10.2. Technical prejudice
Overview
10.2. Technical prejudice
According to the case law of the boards of appeal (see T 119/82, OJ 1984, 217; T 48/86), inventiveness can sometimes be established by demonstrating that a known prejudice, i.e. a widely held but incorrect opinion of a technical fact, needs to be overcome. In such cases, the burden is on the patentee (or patent applicant) to demonstrate, for example by reference to suitable technical literature, that the alleged prejudice really existed (T 60/82, T 631/89, T 695/90, T 1212/01, T 1989/08, T 3016/18).
A prejudice in any particular field relates to an opinion or preconceived idea widely or universally held by experts in that field. The existence of such prejudice is normally demonstrated by reference to the literature or to encyclopaedias published before the priority date.
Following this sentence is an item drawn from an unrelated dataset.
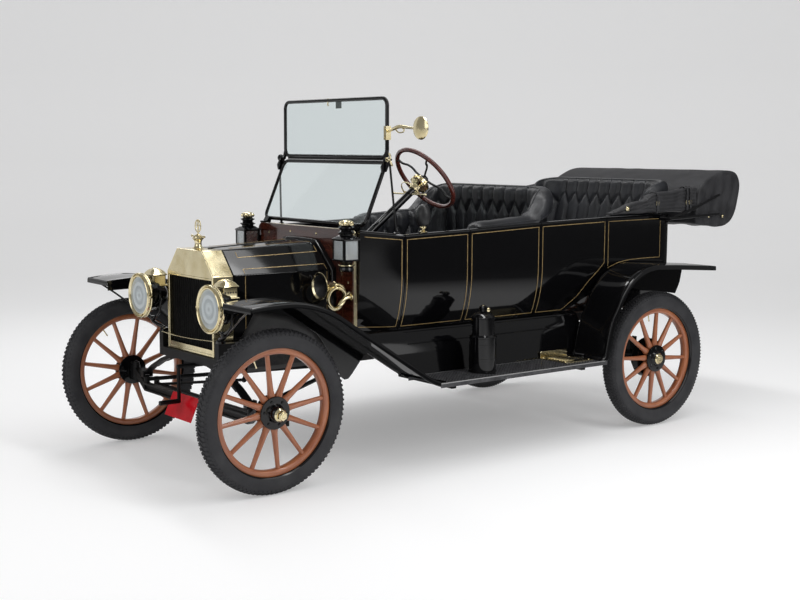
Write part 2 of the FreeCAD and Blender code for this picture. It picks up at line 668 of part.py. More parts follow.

The prejudice must have existed at the priority date, any prejudice which might have developed later is of no concern in the assessment of inventive step (T 341/94; see also T 531/95, T 452/96, T 1212/01, T 25/09, T 99/19, T 1328/20).
In T 3016/18 the board confirmed that the existence of a technical prejudice could, in case of doubt, be an auxiliary consideration in assessing whether there was inventive step, but was no substitute for a technical expert assessment of the invention vis-à-vis the state of the art.